Task brief: The entries below are to be written out again without alteration.

JSON records of objects:

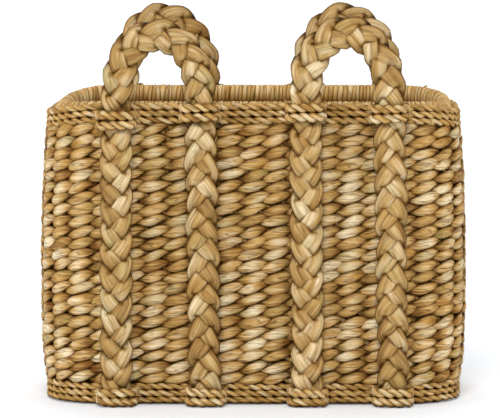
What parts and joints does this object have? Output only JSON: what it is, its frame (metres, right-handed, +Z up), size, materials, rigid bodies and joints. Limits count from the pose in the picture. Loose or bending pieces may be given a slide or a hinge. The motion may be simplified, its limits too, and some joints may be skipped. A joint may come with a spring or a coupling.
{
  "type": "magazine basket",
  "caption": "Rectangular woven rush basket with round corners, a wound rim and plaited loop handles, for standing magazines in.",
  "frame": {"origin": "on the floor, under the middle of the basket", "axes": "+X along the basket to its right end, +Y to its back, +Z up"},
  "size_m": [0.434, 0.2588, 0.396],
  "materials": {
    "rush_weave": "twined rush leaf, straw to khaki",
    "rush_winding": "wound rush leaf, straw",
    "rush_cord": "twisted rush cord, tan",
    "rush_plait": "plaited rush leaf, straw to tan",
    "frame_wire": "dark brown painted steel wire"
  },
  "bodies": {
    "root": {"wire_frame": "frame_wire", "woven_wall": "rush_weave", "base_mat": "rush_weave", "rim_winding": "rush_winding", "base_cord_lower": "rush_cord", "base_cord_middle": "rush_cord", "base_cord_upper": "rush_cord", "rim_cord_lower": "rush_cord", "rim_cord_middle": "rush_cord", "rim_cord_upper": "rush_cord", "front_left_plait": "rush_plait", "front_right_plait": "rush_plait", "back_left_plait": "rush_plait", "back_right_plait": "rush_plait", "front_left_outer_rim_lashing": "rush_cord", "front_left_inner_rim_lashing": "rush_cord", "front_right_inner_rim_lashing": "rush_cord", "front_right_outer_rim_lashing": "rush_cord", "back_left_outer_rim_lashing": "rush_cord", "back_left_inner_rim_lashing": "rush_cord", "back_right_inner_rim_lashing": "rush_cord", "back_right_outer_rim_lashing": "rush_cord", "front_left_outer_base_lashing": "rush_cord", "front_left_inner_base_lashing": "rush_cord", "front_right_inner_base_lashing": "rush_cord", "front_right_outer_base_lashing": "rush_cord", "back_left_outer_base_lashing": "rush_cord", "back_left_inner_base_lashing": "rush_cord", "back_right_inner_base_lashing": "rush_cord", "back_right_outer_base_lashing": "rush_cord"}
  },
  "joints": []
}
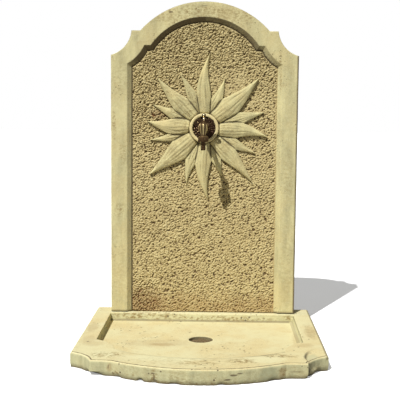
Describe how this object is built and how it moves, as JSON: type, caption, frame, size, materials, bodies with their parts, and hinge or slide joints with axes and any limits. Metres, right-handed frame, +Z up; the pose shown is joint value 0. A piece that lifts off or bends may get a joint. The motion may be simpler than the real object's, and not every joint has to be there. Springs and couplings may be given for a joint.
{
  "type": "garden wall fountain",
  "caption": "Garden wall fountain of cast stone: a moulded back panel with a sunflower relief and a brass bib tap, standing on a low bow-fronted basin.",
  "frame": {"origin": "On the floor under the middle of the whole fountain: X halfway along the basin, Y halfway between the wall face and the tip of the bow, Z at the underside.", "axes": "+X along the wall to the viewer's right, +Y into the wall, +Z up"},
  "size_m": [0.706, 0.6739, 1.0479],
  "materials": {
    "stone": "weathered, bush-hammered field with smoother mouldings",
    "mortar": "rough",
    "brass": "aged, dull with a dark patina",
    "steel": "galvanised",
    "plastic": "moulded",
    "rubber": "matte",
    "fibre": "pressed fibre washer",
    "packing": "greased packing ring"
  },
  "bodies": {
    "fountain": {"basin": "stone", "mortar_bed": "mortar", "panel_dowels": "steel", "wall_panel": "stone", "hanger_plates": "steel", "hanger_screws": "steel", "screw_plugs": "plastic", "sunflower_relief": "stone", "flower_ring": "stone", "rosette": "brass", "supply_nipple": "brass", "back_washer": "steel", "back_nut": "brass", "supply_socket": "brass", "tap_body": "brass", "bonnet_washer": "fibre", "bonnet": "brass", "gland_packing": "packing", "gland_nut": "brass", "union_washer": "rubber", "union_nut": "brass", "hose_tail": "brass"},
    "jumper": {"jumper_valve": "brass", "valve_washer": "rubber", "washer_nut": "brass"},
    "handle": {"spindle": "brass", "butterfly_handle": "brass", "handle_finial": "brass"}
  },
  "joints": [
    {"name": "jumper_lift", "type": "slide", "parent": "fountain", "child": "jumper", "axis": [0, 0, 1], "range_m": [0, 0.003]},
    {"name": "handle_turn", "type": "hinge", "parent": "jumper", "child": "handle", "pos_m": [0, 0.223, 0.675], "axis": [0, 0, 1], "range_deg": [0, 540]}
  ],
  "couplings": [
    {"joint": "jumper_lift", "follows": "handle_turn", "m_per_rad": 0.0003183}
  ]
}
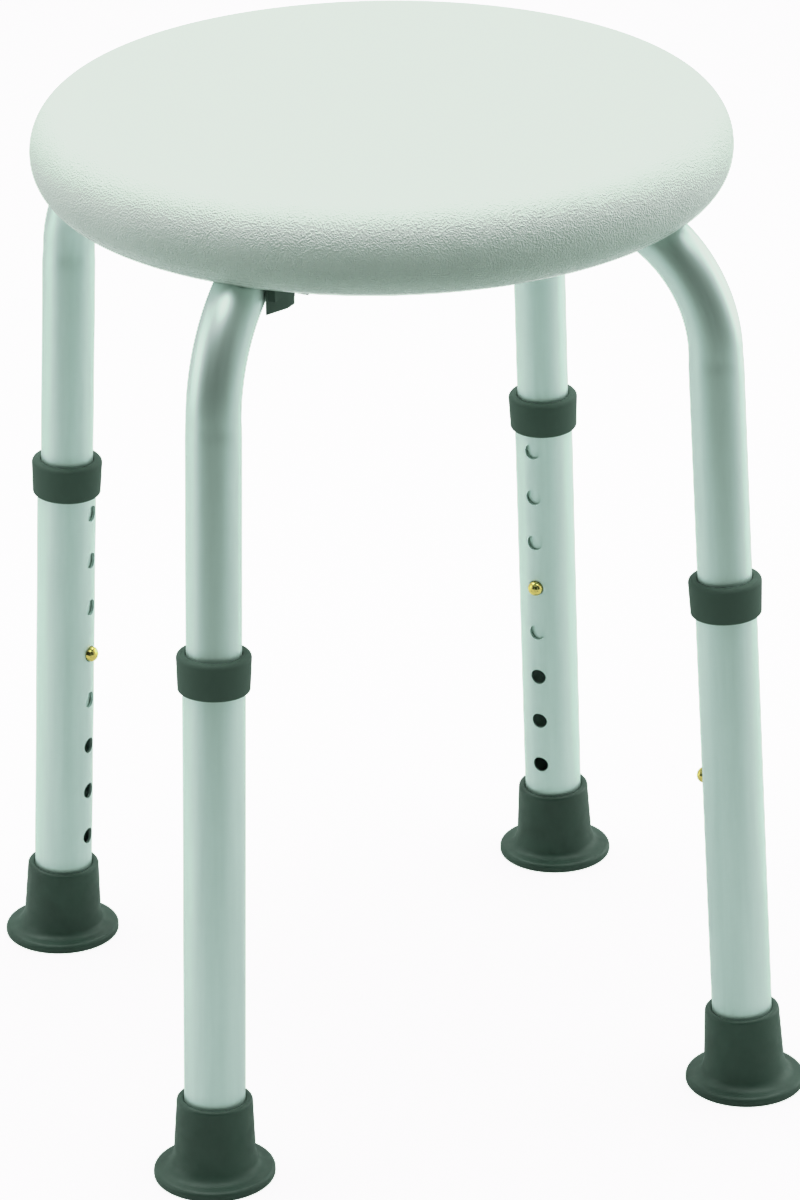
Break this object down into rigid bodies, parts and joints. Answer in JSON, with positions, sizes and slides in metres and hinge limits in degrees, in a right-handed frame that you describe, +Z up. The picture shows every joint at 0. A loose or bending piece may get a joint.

The output:
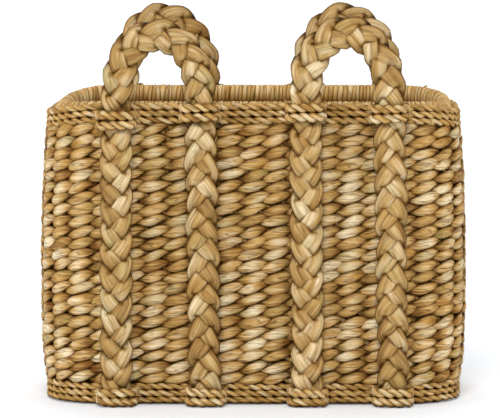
What parts and joints does this object have? Output only JSON: what it is, its frame (metres, right-handed, +Z up), size, materials, rigid bodies and joints. Limits count from the pose in the picture. Loose or bending pieces may be given a slide or a hinge. The motion may be simplified, its limits too, and some joints may be skipped. A joint may come with a spring or a coupling.
{
  "type": "magazine basket",
  "caption": "Rectangular woven rush basket with round corners, a wound rim and plaited loop handles, for standing magazines in.",
  "frame": {"origin": "on the floor, under the middle of the basket", "axes": "+X along the basket to its right end, +Y to its back, +Z up"},
  "size_m": [0.434, 0.2588, 0.396],
  "materials": {
    "rush_weave": "twined rush leaf, straw to khaki",
    "rush_winding": "wound rush leaf, straw",
    "rush_cord": "twisted rush cord, tan",
    "rush_plait": "plaited rush leaf, straw to tan",
    "frame_wire": "dark brown painted steel wire"
  },
  "bodies": {
    "root": {"wire_frame": "frame_wire", "woven_wall": "rush_weave", "base_mat": "rush_weave", "rim_winding": "rush_winding", "base_cord_lower": "rush_cord", "base_cord_middle": "rush_cord", "base_cord_upper": "rush_cord", "rim_cord_lower": "rush_cord", "rim_cord_middle": "rush_cord", "rim_cord_upper": "rush_cord", "front_left_plait": "rush_plait", "front_right_plait": "rush_plait", "back_left_plait": "rush_plait", "back_right_plait": "rush_plait", "front_left_outer_rim_lashing": "rush_cord", "front_left_inner_rim_lashing": "rush_cord", "front_right_inner_rim_lashing": "rush_cord", "front_right_outer_rim_lashing": "rush_cord", "back_left_outer_rim_lashing": "rush_cord", "back_left_inner_rim_lashing": "rush_cord", "back_right_inner_rim_lashing": "rush_cord", "back_right_outer_rim_lashing": "rush_cord", "front_left_outer_base_lashing": "rush_cord", "front_left_inner_base_lashing": "rush_cord", "front_right_inner_base_lashing": "rush_cord", "front_right_outer_base_lashing": "rush_cord", "back_left_outer_base_lashing": "rush_cord", "back_left_inner_base_lashing": "rush_cord", "back_right_inner_base_lashing": "rush_cord", "back_right_outer_base_lashing": "rush_cord"}
  },
  "joints": []
}
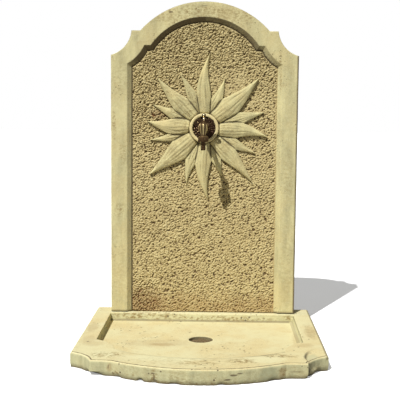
Describe how this object is built and how it moves, as JSON: type, caption, frame, size, materials, bodies with their parts, and hinge or slide joints with axes and any limits. Metres, right-handed frame, +Z up; the pose shown is joint value 0. A piece that lifts off or bends may get a joint. The motion may be simpler than the real object's, and not every joint has to be there. Springs and couplings may be given for a joint.
{
  "type": "garden wall fountain",
  "caption": "Garden wall fountain of cast stone: a moulded back panel with a sunflower relief and a brass bib tap, standing on a low bow-fronted basin.",
  "frame": {"origin": "On the floor under the middle of the whole fountain: X halfway along the basin, Y halfway between the wall face and the tip of the bow, Z at the underside.", "axes": "+X along the wall to the viewer's right, +Y into the wall, +Z up"},
  "size_m": [0.706, 0.6739, 1.0479],
  "materials": {
    "stone": "weathered, bush-hammered field with smoother mouldings",
    "mortar": "rough",
    "brass": "aged, dull with a dark patina",
    "steel": "galvanised",
    "plastic": "moulded",
    "rubber": "matte",
    "fibre": "pressed fibre washer",
    "packing": "greased packing ring"
  },
  "bodies": {
    "fountain": {"basin": "stone", "mortar_bed": "mortar", "panel_dowels": "steel", "wall_panel": "stone", "hanger_plates": "steel", "hanger_screws": "steel", "screw_plugs": "plastic", "sunflower_relief": "stone", "flower_ring": "stone", "rosette": "brass", "supply_nipple": "brass", "back_washer": "steel", "back_nut": "brass", "supply_socket": "brass", "tap_body": "brass", "bonnet_washer": "fibre", "bonnet": "brass", "gland_packing": "packing", "gland_nut": "brass", "union_washer": "rubber", "union_nut": "brass", "hose_tail": "brass"},
    "jumper": {"jumper_valve": "brass", "valve_washer": "rubber", "washer_nut": "brass"},
    "handle": {"spindle": "brass", "butterfly_handle": "brass", "handle_finial": "brass"}
  },
  "joints": [
    {"name": "jumper_lift", "type": "slide", "parent": "fountain", "child": "jumper", "axis": [0, 0, 1], "range_m": [0, 0.003]},
    {"name": "handle_turn", "type": "hinge", "parent": "jumper", "child": "handle", "pos_m": [0, 0.223, 0.675], "axis": [0, 0, 1], "range_deg": [0, 540]}
  ],
  "couplings": [
    {"joint": "jumper_lift", "follows": "handle_turn", "m_per_rad": 0.0003183}
  ]
}
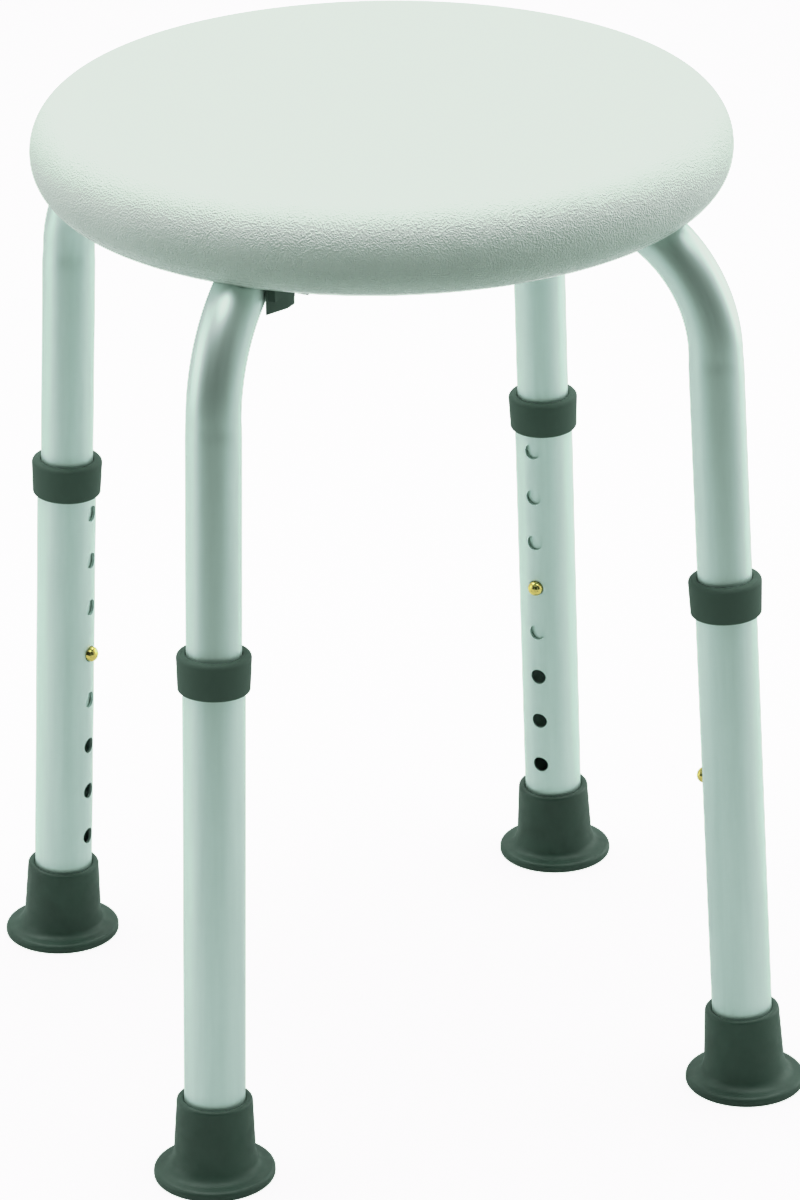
Break this object down into rigid bodies, parts and joints. Answer in JSON, with positions, sizes and slides in metres and hinge limits in degrees, in a right-handed frame that you describe, +Z up. The picture shows every joint at 0. A loose or bending piece may get a joint.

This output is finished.